----- Data rows

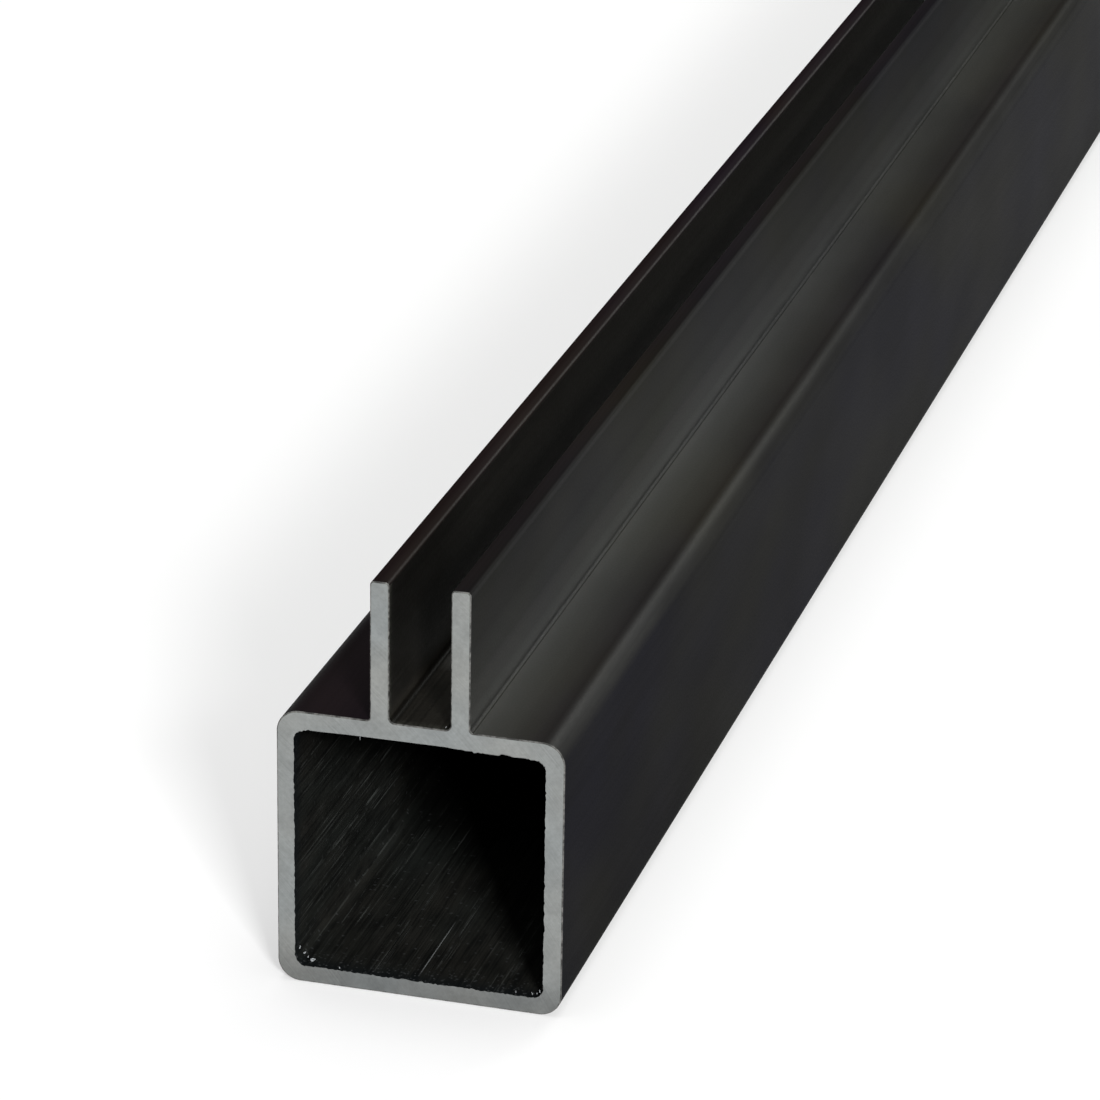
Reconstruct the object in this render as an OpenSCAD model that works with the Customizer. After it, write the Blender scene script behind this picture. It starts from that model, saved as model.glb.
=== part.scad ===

----------
----- Data rows

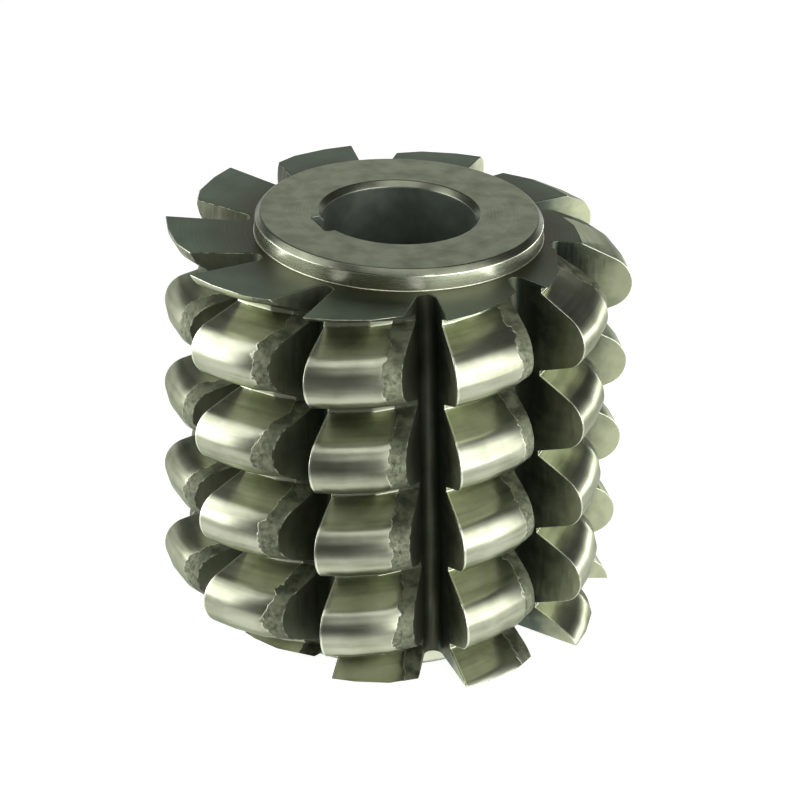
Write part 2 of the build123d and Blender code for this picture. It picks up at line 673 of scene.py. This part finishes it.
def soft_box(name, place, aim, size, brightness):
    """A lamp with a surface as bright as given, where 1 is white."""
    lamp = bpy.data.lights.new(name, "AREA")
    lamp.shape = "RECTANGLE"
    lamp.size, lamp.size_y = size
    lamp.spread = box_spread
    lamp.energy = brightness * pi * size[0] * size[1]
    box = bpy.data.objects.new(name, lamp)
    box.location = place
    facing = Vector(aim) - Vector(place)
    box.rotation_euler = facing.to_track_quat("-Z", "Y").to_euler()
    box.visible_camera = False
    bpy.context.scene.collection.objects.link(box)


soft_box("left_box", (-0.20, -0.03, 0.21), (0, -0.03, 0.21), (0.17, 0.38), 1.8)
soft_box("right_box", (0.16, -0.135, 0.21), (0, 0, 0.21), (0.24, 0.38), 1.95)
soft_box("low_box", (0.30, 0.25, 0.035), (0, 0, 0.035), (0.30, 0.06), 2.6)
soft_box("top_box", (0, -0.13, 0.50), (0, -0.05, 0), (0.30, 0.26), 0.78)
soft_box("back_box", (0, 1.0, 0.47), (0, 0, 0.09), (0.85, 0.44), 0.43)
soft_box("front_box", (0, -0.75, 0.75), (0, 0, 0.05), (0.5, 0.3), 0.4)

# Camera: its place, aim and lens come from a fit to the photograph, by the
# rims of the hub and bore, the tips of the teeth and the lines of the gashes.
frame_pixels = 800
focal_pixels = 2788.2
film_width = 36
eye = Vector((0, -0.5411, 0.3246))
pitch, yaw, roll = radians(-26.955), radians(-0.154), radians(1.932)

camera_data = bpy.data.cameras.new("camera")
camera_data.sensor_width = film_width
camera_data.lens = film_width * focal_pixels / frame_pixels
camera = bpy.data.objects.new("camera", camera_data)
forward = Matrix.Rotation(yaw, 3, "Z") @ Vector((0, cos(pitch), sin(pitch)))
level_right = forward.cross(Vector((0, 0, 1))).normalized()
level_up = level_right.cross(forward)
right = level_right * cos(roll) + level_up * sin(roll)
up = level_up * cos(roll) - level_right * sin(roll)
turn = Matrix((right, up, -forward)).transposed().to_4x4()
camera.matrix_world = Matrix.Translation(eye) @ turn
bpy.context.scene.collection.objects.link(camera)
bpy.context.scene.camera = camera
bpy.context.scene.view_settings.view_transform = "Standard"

----------
----- Data rows

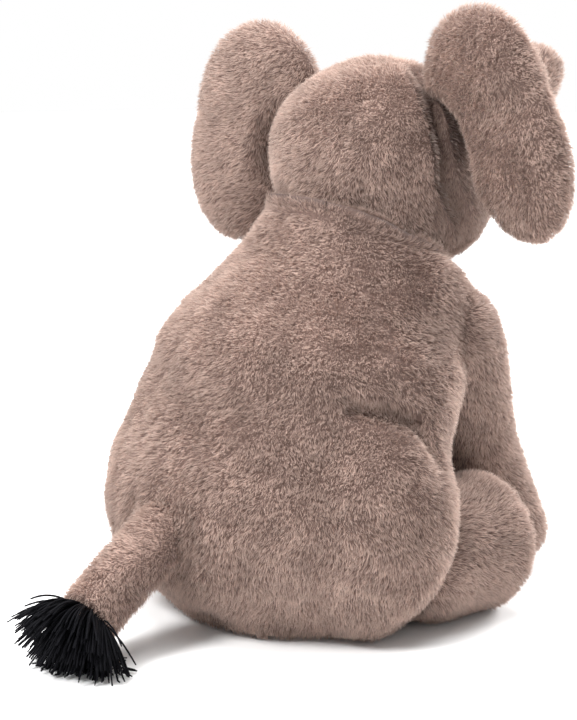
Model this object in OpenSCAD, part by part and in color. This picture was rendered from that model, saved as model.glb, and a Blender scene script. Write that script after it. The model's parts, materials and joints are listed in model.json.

----------

#### [Directions]
Will you return exactly the lines above from the one with "Write part 2" down to the one with "(0.5, 0.3), 0.4)", counting both as part of the range?

#### [Result]
Write part 2 of the build123d and Blender code for this picture. It picks up at line 673 of scene.py. This part finishes it.
def soft_box(name, place, aim, size, brightness):
    """A lamp with a surface as bright as given, where 1 is white."""
    lamp = bpy.data.lights.new(name, "AREA")
    lamp.shape = "RECTANGLE"
    lamp.size, lamp.size_y = size
    lamp.spread = box_spread
    lamp.energy = brightness * pi * size[0] * size[1]
    box = bpy.data.objects.new(name, lamp)
    box.location = place
    facing = Vector(aim) - Vector(place)
    box.rotation_euler = facing.to_track_quat("-Z", "Y").to_euler()
    box.visible_camera = False
    bpy.context.scene.collection.objects.link(box)


soft_box("left_box", (-0.20, -0.03, 0.21), (0, -0.03, 0.21), (0.17, 0.38), 1.8)
soft_box("right_box", (0.16, -0.135, 0.21), (0, 0, 0.21), (0.24, 0.38), 1.95)
soft_box("low_box", (0.30, 0.25, 0.035), (0, 0, 0.035), (0.30, 0.06), 2.6)
soft_box("top_box", (0, -0.13, 0.50), (0, -0.05, 0), (0.30, 0.26), 0.78)
soft_box("back_box", (0, 1.0, 0.47), (0, 0, 0.09), (0.85, 0.44), 0.43)
soft_box("front_box", (0, -0.75, 0.75), (0, 0, 0.05), (0.5, 0.3), 0.4)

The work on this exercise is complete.